Showing posts with label ww2 rationing. Show all posts
Showing posts with label ww2 rationing. Show all posts

Thursday, 12 April 2018

Nothing sour about Vinegar Cake

There is nothing sour in the Vinegar Cake recipe which Pat’s friend Sheila wrote out for me. It’s actually a WW2 recipe where a dash of vinegar replaces the egg. 
I made her original recipe using double quantities to make a cake to take to my talk about WW2 rationing and how it affected baking. Sheila was a school girl at the time but remembers the recipe from her School Cookery in 1942. Dried fruit went on the rationing list in January 1942 so making a small cake like this would be quite precious. The vinegar replaces eggs which were also rationed and in short supply unless you kept hens!
Vinegar Cake
8oz/225g flour
4oz/110g butter (or margarine)
3oz/75g mixed fruit
3oz sugar
2 tsps bicarbonate of soda
4 tsps vinegar (I used white wine vinegar)
½ pint/275ml milk
Pre heat the oven to 180C/350F/Gas 4. Rub the butter into the flour.
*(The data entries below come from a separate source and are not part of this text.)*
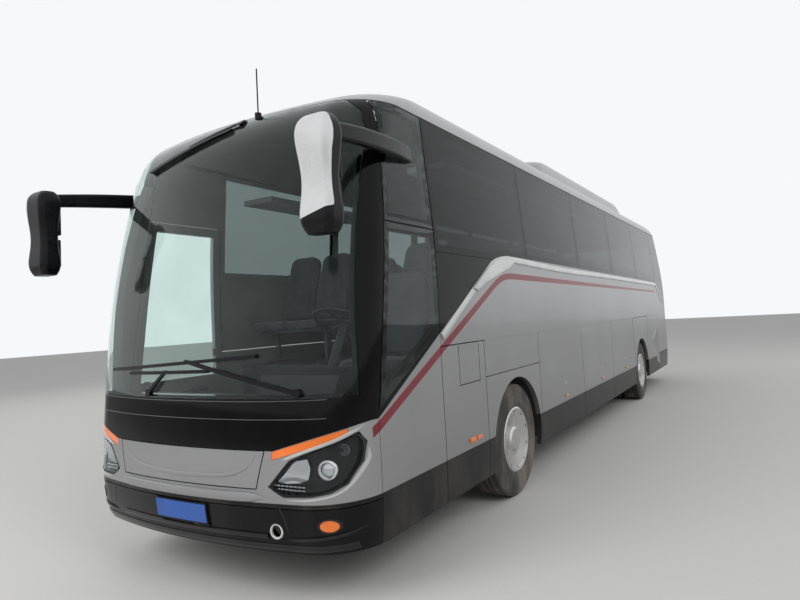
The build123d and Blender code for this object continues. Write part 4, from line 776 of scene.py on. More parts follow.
def eased(points: list[Pair], steps: int = 6) -> list[Pair]:
    """Runs a smooth curve through flat points.

    Args:
        points: points it passes, in order.
        steps: stretches between two of them.

    Returns:
        The points of the curve.
    """
    spots = [Vector(point) for point in points]
    spots = [2 * spots[0] - spots[1], *spots, 2 * spots[-1] - spots[-2]]
    curve = []
    for before, start, end, after in zip(spots, spots[1:], spots[2:], spots[3:]):
        for number in range(steps):
            share = number / steps
            square = (2 * before - 5 * start + 4 * end - after) * share ** 2
            cube = (3 * start - before - 3 * end + after) * share ** 3
            bend = (2 * start + (end - before) * share + square + cube) / 2
            curve.append((bend.x, bend.y))
    curve.append((spots[-2].x, spots[-2].y))
    return curve


def evened(points: list[Pair], step: float) -> list[Pair]:
    """Adds points on the straight stretches of a path so that none is longer than a step."""
    path = [points[0]]
    for start, end in zip(points[:-1], points[1:]):
        pieces = max(1, math.ceil((Vector(end) - Vector(start)).length / step))
        for number in range(1, pieces + 1):
            spot = Vector(start).lerp(Vector(end), number / pieces)
            path.append((spot.x, spot.y))
    return path


def bar_section(half: float, proud: float, sunk: float = 0.001) -> list[Pair]:
    """Section of a flat strip with rounded shoulders.

    Args:
        half: half its width.
        proud: how far it stands out.
        sunk: how far its back lies in the surface.

    Returns:
        The points of the section.
    """
    return [(-half, -sunk), (-half, proud * 0.45), (-half * 0.8, proud * 0.88), (-half * 0.45, proud),
            (half * 0.45, proud), (half * 0.8, proud * 0.88), (half, proud * 0.45), (half, -sunk)]


def turned(profile: tuple, centre: Vector, axis: Vector, steps: int = 64) -> Mesh:
    """Spins a section around an axis.

    Args:
        profile: radius and distance along the axis, in order.
        centre: point on the axis.
        axis: direction of the axis.
        steps: faces around.

    Returns:
        The turned form.
    """
    work = bmesh.new()
    across = axis.orthogonal().normalized()
    line = [work.verts.new(centre + across * radius + axis * along) for radius, along in profile]
    edges = [work.edges.new(pair) for pair in zip(line[:-1], line[1:])]
    bmesh.ops.spin(work, geom=line + edges, cent=centre, axis=axis, angle=math.tau, steps=steps,
                   use_merge=True)
    return work


def block(work: Mesh, centre: Vector, size: Triple, turn: Matrix | None = None, edge: float = 0.0) -> Mesh:
    """Adds a box to a mesh.

    Args:
        work: mesh that takes it.
        centre: its middle.
        size: its three sizes.
        turn: rotation, if any.
        edge: width of its bevels.

    Returns:
        The same mesh.
    """
    matrix = Matrix.Translation(centre) @ (turn or Matrix.Identity(4)) @ Matrix.Diagonal((*size, 1))
    made = bmesh.ops.create_cube(work, size=1.0, matrix=matrix)["verts"]
    if edge:
        edges = list({line for vertex in made for line in vertex.link_edges})
        bmesh.ops.bevel(work, geom=edges, offset=edge, affect="EDGES", segments=2, profile=0.5, material=-1)
    return work


def box(centre: Vector, size: Triple, edge: float = 0.0) -> Mesh:
    """One box as a mesh of its own."""
    return block(bmesh.new(), centre, size, edge=edge)


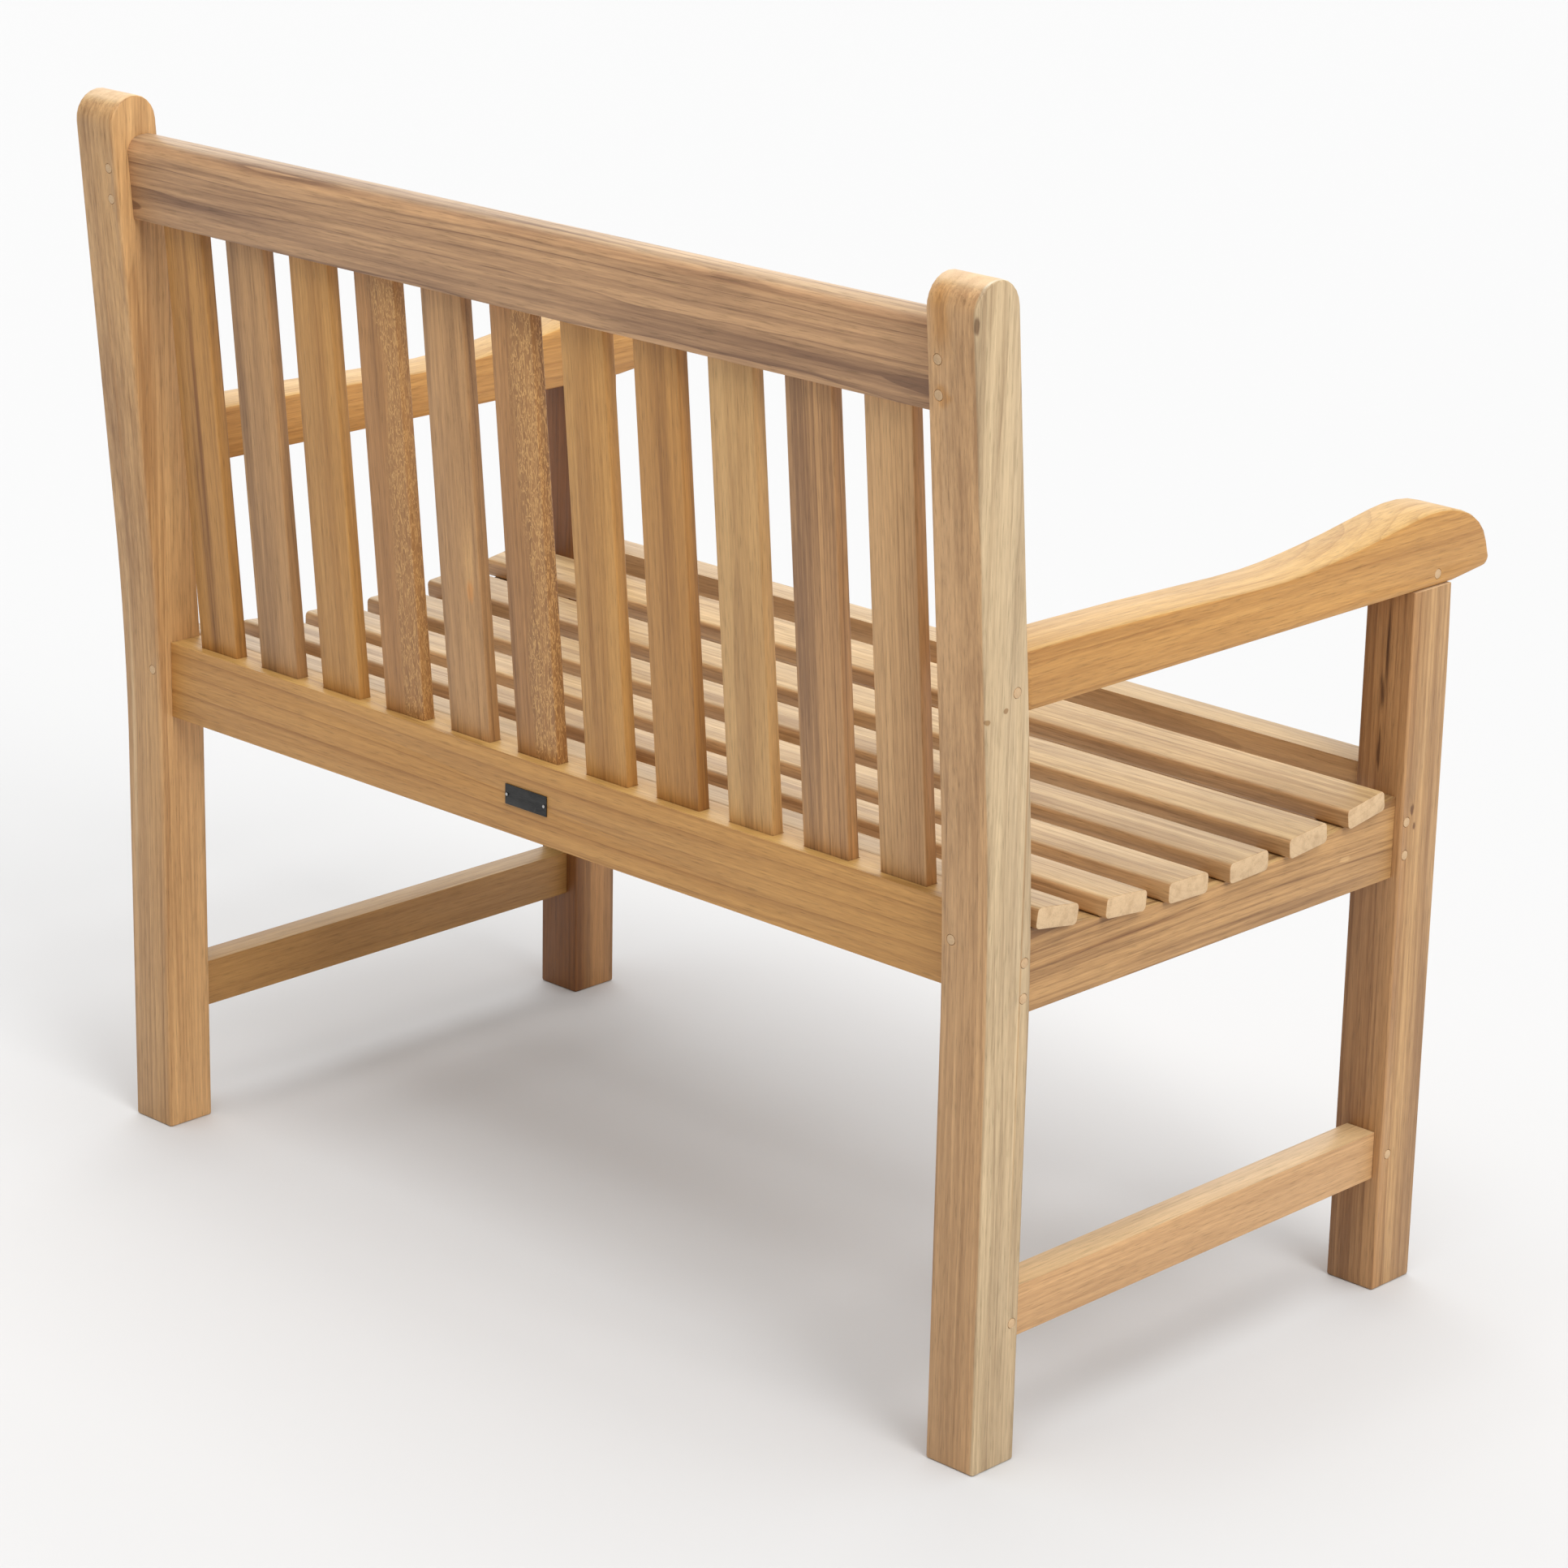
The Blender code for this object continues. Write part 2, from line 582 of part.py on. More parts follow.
def armrest(side_name, side):
    """Straight underneath, with a waved top that ends in a blunt nose beyond the leg."""
    rear_top = ARM_CROWN[0][1]
    overhang = arm_underside(FRONT_LEG_FRONT)
    outline = [
        (rear_leg_front(rear_top) - FIT_GAP, rear_top),
        (rear_leg_front(ARM_UNDERSIDE) - FIT_GAP, ARM_UNDERSIDE),
        (FRONT_LEG_FRONT, overhang),
    ]
    for step in range(NOSE_STEPS + 1):
        angle = pi / 2 * step / NOSE_STEPS
        across = ARM_NOSE_DEPTH + ARM_NOSE_ROUND * (1 - sin(angle))
        outline.append((across, overhang + ARM_NOSE_LIFT + ARM_NOSE_ROUND * (1 - cos(angle))))
    outline += reversed(smooth_through(ARM_CROWN, 2))
    bm = bmesh.new()
    add_prism(bm, outline, around(side * ARM_CENTRE, ARM_WIDTH))
    arm = new_object(f"armrest_{side_name}", bm)
    ease(arm, ARM_EASE)
    add_tenons(arm, [arm_rear_tenon(side)])
    cut_pockets(arm, [front_leg_top_tenon(side)])
    drill(arm, ("arm_rear", "arm_front"), side_name)
    finish(arm, (side * ARM_CENTRE, FRONT_LEG_REAR, ARM_UNDERSIDE), GOLDEN_TEAK)


# Back

def back_slat_box(number):
    """A slat with the ends that stand in the rails. Slat 1 is the leftmost."""
    gap = (2 * REAR_LEG_INNER - BACK_SLAT_COUNT * BACK_SLAT_WIDTH) / (BACK_SLAT_COUNT + 1)
    middle = BACK_SLAT_SHIFT + ((BACK_SLAT_COUNT + 1) / 2 - number) * (gap + BACK_SLAT_WIDTH)
    low = along_back(BOTTOM_RAIL_TOP) - SLAT_POCKET_DEPTH
    high = along_back(TOP_RAIL_BOTTOM) + SLAT_POCKET_DEPTH
    across = around(middle, BACK_SLAT_WIDTH)
    return (across, around(-BACK_SLAT_DEPTH, BACK_SLAT_THICKNESS), (low, high)), BACK_PLANE


def back_slat(number):
    ranges, frame = back_slat_box(number)
    centre = Vector([sum(r) / 2 for r in ranges])
    bm = bmesh.new()
    ring = rounded_rectangle(BACK_SLAT_WIDTH, BACK_SLAT_THICKNESS, BACK_SLAT_ROUND, 2)
    lower, upper = [[bm.verts.new(frame @ (centre + Vector((x, y, z - centre.z)))) for x, y in ring]
                    for z in ranges[2]]
    bm.faces.new(lower)
    bm.faces.new(upper)
    for i, lower_vertex in enumerate(lower):
        j = (i + 1) % len(ring)
        bm.faces.new((lower_vertex, lower[j], upper[j], upper[i]))
    slat = new_object(f"back_slat_{number:02d}", bm)
    finish(slat, frame @ centre, BACK_SLAT_TONES[number - 1], frame=frame)


def back_slat_boxes():
    return [back_slat_box(number) for number in range(1, BACK_SLAT_COUNT + 1)]


def back_top_rail():
    """A tilted rail with a rounded top and a row of pockets beneath for the slats."""
    bottom = along_back(TOP_RAIL_BOTTOM)
    outline = [(y, bottom) for y in around(TOP_RAIL_MIDDLE, TOP_RAIL_THICKNESS)]
    for step in range(ROUND_STEPS + 1):
        across = cos(pi * step / ROUND_STEPS)
        drop = TOP_RAIL_CROWN * across ** 2 + TOP_RAIL_SHOULDER * across ** 4
        y = TOP_RAIL_MIDDLE + across * TOP_RAIL_THICKNESS / 2
        outline.append((y, bottom + TOP_RAIL_HEIGHT - drop))
    end = REAR_LEG_INNER - FIT_GAP
    bm = bmesh.new()
    add_prism(bm, outline, (-end, end), BACK_PLANE)
    rail = new_object("back_top_rail", bm)
    add_tenons(rail, [top_rail_tenon(side) for _, side in SIDES])
    cut_pockets(rail, back_slat_boxes())
    drill(rail, ("top_rail",))
    finish(rail, BACK_PLANE @ Vector((0, TOP_RAIL_MIDDLE, bottom)), ROSE_TEAK, frame=BACK_PLANE)


def back_bottom_rail():
    """The wide board at seat height that the back slats stand in."""
    end = REAR_LEG_INNER - FIT_GAP
    deep = around(BOTTOM_RAIL_MIDDLE, BOTTOM_RAIL_THICKNESS)
    bm = bmesh.new()
    add_box(bm, ((-end, end), deep, (BOTTOM_RAIL_BOTTOM, BOTTOM_RAIL_TOP)))
    rail = new_object("back_bottom_rail", bm)
    add_tenons(rail, [bottom_rail_tenon(side) for _, side in SIDES])
    cut_pockets(rail, [*back_slat_boxes(), bearer_rear_tenon()])
    drill(rail, ("bottom_rail",))
    pin_holes = bmesh.new()
    for _, (x, y, z) in plate_pins():
        add_plate_hole(pin_holes, (x, y + PLATE_PIN_LENGTH, z), (x, y - PLATE_PIN_LENGTH - FIT_GAP, z))
    shape_with(rail, "pin_holes", pin_holes, "DIFFERENCE")
    finish(rail, (0, BOTTOM_RAIL_MIDDLE, BOTTOM_RAIL_BOTTOM), GOLDEN_TEAK)


# Seat

def front_seat_rail():
    end = FRONT_LEG_INNER - FIT_GAP
    deep = around(FRONT_RAIL_MIDDLE, FRONT_RAIL_THICKNESS)
    bm = bmesh.new()
    add_box(bm, ((-end, end), deep, (FRONT_RAIL_BOTTOM, FRONT_RAIL_TOP)))
    rail = new_object("front_seat_rail", bm)
    add_tenons(rail, [front_rail_tenon(side) for _, side in SIDES])
    cut_pockets(rail, [bearer_front_tenon()])
    drill(rail, ("front_rail",))
    finish(rail, (0, FRONT_RAIL_MIDDLE, FRONT_RAIL_BOTTOM), ROSE_TEAK)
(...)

Add the fruit, sugar and bicarbonate of soda. Mix well. Add the vinegar and enough milk to make a stiff dropping consistency. Place in a greased/lined cake tin. (I used a 2lbs/1kg loaf tin but you could use a 7inch/20cms round or square cake tin). Bake in a moderate oven for 30 minutes.

Meryl says : It’s a very simple cake which works well and useful as a light fruit cake if you need an egg free diet. Don’t let the Vinegar in the name of the cake put you off!